International PhD Seminar in Education | Knowledge Cultures, International Student Mobility, and Doctoral Uncertainty
The following researchers addressed key issues of the seminar:
Ekaterina Minaeva
Boston College, USA
Ekaterina Minaeva presented her PhD proposal, "Making Sense of Fragmented Knowledge Cultures in the University Space: An International Student Mobility Lens." The study examines how international students cultivate cross-epistemic orientations through extended learning in university space and argues that internationalisation in higher education has largely remained instrumental rather than epistemic.
Building on research on international student mobility and university culture as a culture of knowing, the project introduces the concept of a metacognitive stance — an ethically oriented epistemic orientation grounded in reflexivity, historicity, and epistemic plurality. The theoretical framework draws on transdisciplinarity, ecological theory, and systems theory to conceptualise engagement with epistemic tensions across multiple knowledge traditions.
Empirically, the study adopts a qualitative research design combining cultural-historical activity theory and Lefebvre’s theory of space. Based on semi-structured interviews with international PhD students across STEM and humanities disciplines and the use of mental sketch maps, the research explores how students experience and appropriate university space in everyday academic practices. The project aims to reposition international students as co-constructors of knowledge and to inform the design of learning environments and support practices in higher education.
Nikita Smirnov
HSE University, Russia
Nikita Smirnov presented his doctoral research, "Uncertainty, Opacity, and the Educational Experience of Russian Doctoral Students in Conditions of Liminality." Drawing on the concept of liminality, the study conceptualises doctoral education as an intermediate stage between student and researcher identities characterised by ambiguity and instability.
The research analyses several sources of uncertainty in Russian doctoral education, including informational opacity at entry, expectation - reality mismatch, supervisory practices, and career ambiguity. Using quantitative content analysis of doctoral-programme websites and survey data from approximately 1,200 doctoral students, the study identifies groups of students experiencing excessive workload, stress, or insufficient peer support. Additional analysis of paired survey data highlights disciplinary, gender, and experience-based differences in perceptions of supervision and informal practices.

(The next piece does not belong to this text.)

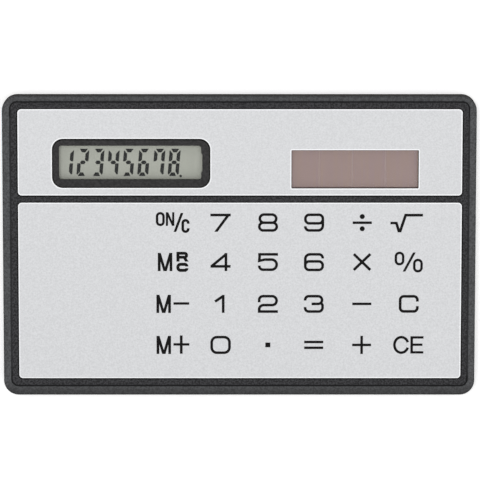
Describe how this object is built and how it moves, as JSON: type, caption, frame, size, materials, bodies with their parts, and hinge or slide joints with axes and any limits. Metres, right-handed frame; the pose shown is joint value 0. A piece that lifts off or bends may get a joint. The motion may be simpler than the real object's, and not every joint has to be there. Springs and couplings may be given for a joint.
{
  "type": "pocket calculator",
  "caption": "Slim card-size pocket calculator with a silver face, keys under one flexible film, a digit display and a solar cell in a dark rounded case.",
  "frame": {"origin": "centre of the back face, which the calculator rests on", "axes": "+X along the length, to the right as the keys are read; +Y towards the display edge; +Z out of the keypad face"},
  "size_m": [0.086, 0.055, 0.0035],
  "materials": {
    "case_plastic": "fine moulded texture",
    "bezel_plastic": "satin rim with a finely textured inner band",
    "carrier_plastic": "plain moulded",
    "silver_sheet": "finely blasted and anodised",
    "silver_film": "silver screen print with a fine grain",
    "screw_steel": "satin",
    "surround_plastic": "satin",
    "lens_plastic": "clear gloss",
    "black_tape": "foam",
    "polariser": "clear tinted film",
    "display_glass": "polished",
    "seal_resin": "cured resin",
    "segment_black": "dark crystal bars",
    "reflector": "grey reflector film",
    "ribbon_amber": "amber film with fine tracks",
    "solar_glass": "polished",
    "solar_silicon": "thin-film silicon",
    "backing_paint": "paint",
    "white_tape": "double-sided foam tape",
    "wire_red": "vinyl",
    "wire_black": "vinyl",
    "board_green": "solder mask",
    "carbon": "printed carbon",
    "chip_resin": "epoxy drop",
    "component_tan": "ceramic body",
    "component_black": "glazed",
    "component_red": "glass body",
    "spacer_white": "polyester film",
    "mat_rubber": "silicone"
  },
  "bodies": {
    "case": {"rear_cover": "case_plastic", "front_bezel": "bezel_plastic", "carrier_plate": "carrier_plastic", "upper_panel": "silver_sheet", "keypad_film": "silver_film", "case_screws": "screw_steel", "display_surround": "surround_plastic", "display_lens": "lens_plastic", "display_tape": "black_tape", "front_polariser": "polariser", "front_glass": "display_glass", "lcd_seal": "seal_resin", "lcd_segments": "segment_black", "rear_glass": "display_glass", "rear_polariser": "reflector", "display_ribbon": "ribbon_amber", "solar_glass": "solar_glass", "solar_cells": "solar_silicon", "solar_backing": "backing_paint", "solar_tape": "white_tape", "solar_wire_positive": "wire_red", "solar_wire_negative": "wire_black", "circuit_board": "board_green", "contact_pads": "carbon", "controller_chip": "chip_resin", "capacitor": "component_tan", "resistors": "component_black", "voltage_diode": "component_red", "spacer_film": "spacer_white", "keypad_mat": "mat_rubber"},
    "key_on_clear": {"key_on_clear": "silver_film"},
    "key_7": {"key_7": "silver_film"},
    "key_8": {"key_8": "silver_film"},
    "key_9": {"key_9": "silver_film"},
    "key_divide": {"key_divide": "silver_film"},
    "key_root": {"key_root": "silver_film"},
    "key_memory_recall": {"key_memory_recall": "silver_film"},
    "key_4": {"key_4": "silver_film"},
    "key_5": {"key_5": "silver_film"},
    "key_6": {"key_6": "silver_film"},
    "key_times": {"key_times": "silver_film"},
    "key_percent": {"key_percent": "silver_film"},
    "key_memory_minus": {"key_memory_minus": "silver_film"},
    "key_1": {"key_1": "silver_film"},
    "key_2": {"key_2": "silver_film"},
    "key_3": {"key_3": "silver_film"},
    "key_minus": {"key_minus": "silver_film"},
    "key_clear": {"key_clear": "silver_film"},
    "key_memory_plus": {"key_memory_plus": "silver_film"},
    "key_0": {"key_0": "silver_film"},
    "key_point": {"key_point": "silver_film"},
    "key_equals": {"key_equals": "silver_film"},
    "key_plus": {"key_plus": "silver_film"},
    "key_clear_entry": {"key_clear_entry": "silver_film"}
  },
  "joints": [
    {"name": "press_on_clear", "type": "slide", "parent": "case", "child": "key_on_clear", "axis": [0, 0, -1], "range_m": [0, 0.00025], "stiffness_N_per_m": 4000},
    {"name": "press_7", "type": "slide", "parent": "case", "child": "key_7", "axis": [0, 0, -1], "range_m": [0, 0.00025], "stiffness_N_per_m": 4000},
    {"name": "press_8", "type": "slide", "parent": "case", "child": "key_8", "axis": [0, 0, -1], "range_m": [0, 0.00025], "stiffness_N_per_m": 4000},
    {"name": "press_9", "type": "slide", "parent": "case", "child": "key_9", "axis": [0, 0, -1], "range_m": [0, 0.00025], "stiffness_N_per_m": 4000},
    {"name": "press_divide", "type": "slide", "parent": "case", "child": "key_divide", "axis": [0, 0, -1], "range_m": [0, 0.00025], "stiffness_N_per_m": 4000},
    {"name": "press_root", "type": "slide", "parent": "case", "child": "key_root", "axis": [0, 0, -1], "range_m": [0, 0.00025], "stiffness_N_per_m": 4000},
    {"name": "press_memory_recall", "type": "slide", "parent": "case", "child": "key_memory_recall", "axis": [0, 0, -1], "range_m": [0, 0.00025], "stiffness_N_per_m": 4000},
    {"name": "press_4", "type": "slide", "parent": "case", "child": "key_4", "axis": [0, 0, -1], "range_m": [0, 0.00025], "stiffness_N_per_m": 4000},
    {"name": "press_5", "type": "slide", "parent": "case", "child": "key_5", "axis": [0, 0, -1], "range_m": [0, 0.00025], "stiffness_N_per_m": 4000},
    {"name": "press_6", "type": "slide", "parent": "case", "child": "key_6", "axis": [0, 0, -1], "range_m": [0, 0.00025], "stiffness_N_per_m": 4000},
    {"name": "press_times", "type": "slide", "parent": "case", "child": "key_times", "axis": [0, 0, -1], "range_m": [0, 0.00025], "stiffness_N_per_m": 4000},
    {"name": "press_percent", "type": "slide", "parent": "case", "child": "key_percent", "axis": [0, 0, -1], "range_m": [0, 0.00025], "stiffness_N_per_m": 4000},
    {"name": "press_memory_minus", "type": "slide", "parent": "case", "child": "key_memory_minus", "axis": [0, 0, -1], "range_m": [0, 0.00025], "stiffness_N_per_m": 4000},
    {"name": "press_1", "type": "slide", "parent": "case", "child": "key_1", "axis": [0, 0, -1], "range_m": [0, 0.00025], "stiffness_N_per_m": 4000},
    {"name": "press_2", "type": "slide", "parent": "case", "child": "key_2", "axis": [0, 0, -1], "range_m": [0, 0.00025], "stiffness_N_per_m": 4000},
    {"name": "press_3", "type": "slide", "parent": "case", "child": "key_3", "axis": [0, 0, -1], "range_m": [0, 0.00025], "stiffness_N_per_m": 4000},
    {"name": "press_minus", "type": "slide", "parent": "case", "child": "key_minus", "axis": [0, 0, -1], "range_m": [0, 0.00025], "stiffness_N_per_m": 4000},
    {"name": "press_clear", "type": "slide", "parent": "case", "child": "key_clear", "axis": [0, 0, -1], "range_m": [0, 0.00025], "stiffness_N_per_m": 4000},
    {"name": "press_memory_plus", "type": "slide", "parent": "case", "child": "key_memory_plus", "axis": [0, 0, -1], "range_m": [0, 0.00025], "stiffness_N_per_m": 4000},
    {"name": "press_0", "type": "slide", "parent": "case", "child": "key_0", "axis": [0, 0, -1], "range_m": [0, 0.00025], "stiffness_N_per_m": 4000},
    {"name": "press_point", "type": "slide", "parent": "case", "child": "key_point", "axis": [0, 0, -1], "range_m": [0, 0.00025], "stiffness_N_per_m": 4000},
    {"name": "press_equals", "type": "slide", "parent": "case", "child": "key_equals", "axis": [0, 0, -1], "range_m": [0, 0.00025], "stiffness_N_per_m": 4000},
    {"name": "press_plus", "type": "slide", "parent": "case", "child": "key_plus", "axis": [0, 0, -1], "range_m": [0, 0.00025], "stiffness_N_per_m": 4000},
    {"name": "press_clear_entry", "type": "slide", "parent": "case", "child": "key_clear_entry", "axis": [0, 0, -1], "range_m": [0, 0.00025], "stiffness_N_per_m": 4000}
  ]
}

The study argues that uncertainty in doctoral education is structurally embedded in institutional frameworks marked by short programme duration, high formal requirements, and significant institutional autonomy. In conclusion, the author emphasises the need for greater transparency and targeted institutional support for doctoral students
Discussants
Associate Professor, Deputy Director of the Division of Higher Education, Tsinghua University
Director, Senior Research Fellow of the Institute of Education
Commentary was provided by Dr. Fei Guo (Tsinghua University), Evgeniy Terentev (HSE University). The discussants highlighted the strong theoretical grounding of both studies and discussed their implications for understanding university knowledge cultures, international student development, and institutional approaches to doctoral education.